The courage and commitment to move forward in anything comes from within. And in it’s own time.

I do believe we create our own reality. There’s pretty incontrovertible scientific evidence for it. And all those things you want to have, you can have.

If you’re really willing to do the work.

And for the most part, that work is, as John Gorman says in his so eloquently written piece: “Do What F**king Scares You”

It seems to take most people some sort of big fall to get to a point where what scares them is the more attractive path. For me, it was the collapse of my second relationship after my wife died. I’ll call her D for short.

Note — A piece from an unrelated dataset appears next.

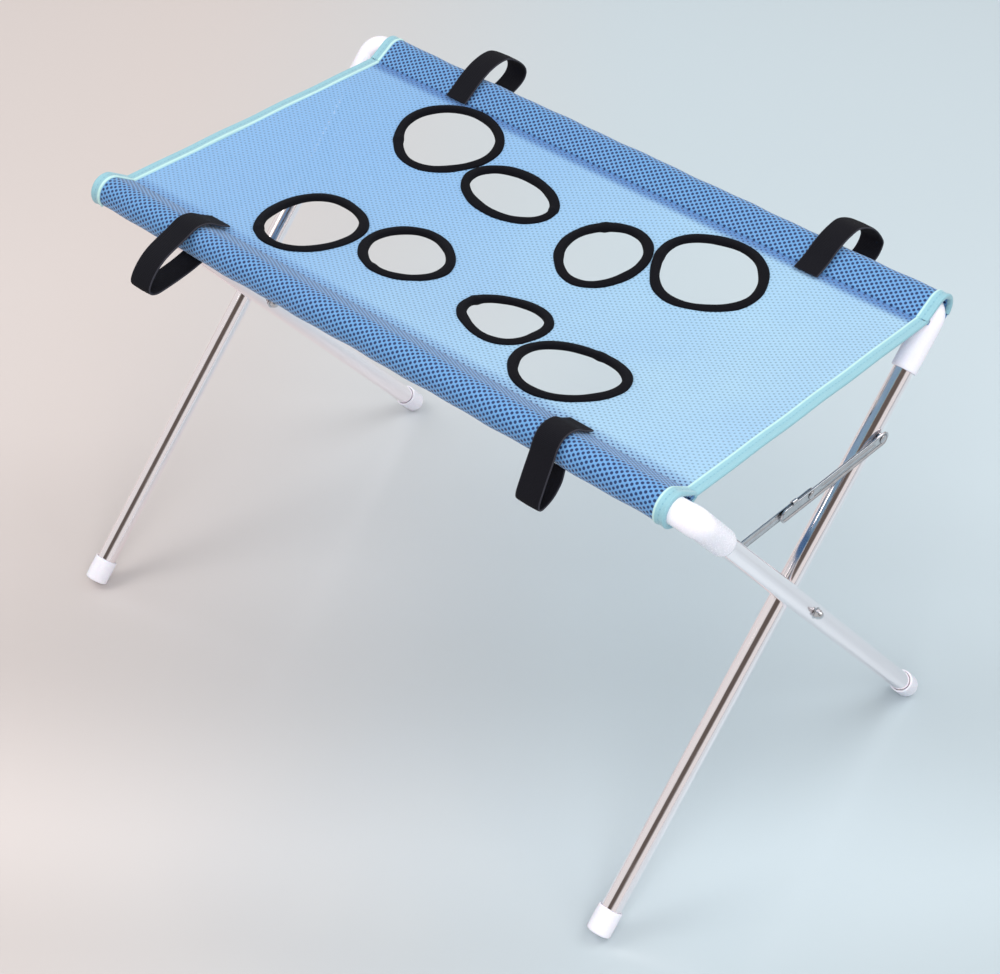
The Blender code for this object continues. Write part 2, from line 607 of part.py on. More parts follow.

D was about as amazing a woman as anyone could meet. The product of a neglected childhood and later an abusive marriage. She broke out of all of that, with a young daughter in tow. She went on to graduate from college, bought her own home, and obtained her Master’s Degree. As a single mother, with almost nothing in the way of resources to draw upon, she pulled herself up. She did it because she had no choice. It was pretty much her only path. She could step into her future and seize it by the balls, or she, and her daughter, would suffer the fate of so many in our throwaway world. She’s kept moving along that path ever since. Because she continually does stuff that scares her.

I was quite frankly stunned by everything she had accomplished. And the more I came to know her, the more I felt like a chronic underachiever. I mean, here I was, a white man from a middle class upbringing. The household I grew up in was filled with love. I have five sisters willing to step in and help pull me out of whatever disaster might befall me. I married a wonderful, caring woman who was pretty accomplished herself. We raised four children in a nice middle class neighborhood. Life was easy. And I didn’t work very hard to make it more challenging.

Then my wife got sick. And three years later died. And I had four teenagers at home. Suddenly, there were a lot fewer options presented to me. So I stayed safe. And I didn’t grow AT ALL. The first relationship after my wife died was more of the same. Safety seeking. And while it actually lasted over four years, I wasn’t happy, and neither was she.

Then D came along. And she was all about the universe having your back. And boy did she push me to step into the void! It was a passionate relationship, in every way. Deep conversations, great sex and a visceral discomfort I couldn’t quite figure out. I kept breaking up with her. Like three times in two years. Eventually, she threw in the towel and cut me completely out of her life. It was a final “F**k You” to me. And I don’t blame her one bit.

See D wanted what I’d had all those years. A stable, committed, RELIABLE partner to build a life around. I was just beginning to feel the need to do what scares me. Her pushing me to seize my life is the very thing that removed me from hers.

I’m ever so grateful to her, even as I regret the sacrifice she made to give me this gift. She was a catalyst to my own awakening and I’m quite sure that without her, I would never have found my courage. She gave me what she wanted me to have. And lost the very thing she most wanted.

So, give yourself a break. Your catalyst is out there. In the form of a person, an event or even the mere passing of time. Hopefully, you won’t have to break any hearts to get there. But you almost certainly will break something, even if it’s just old patterns.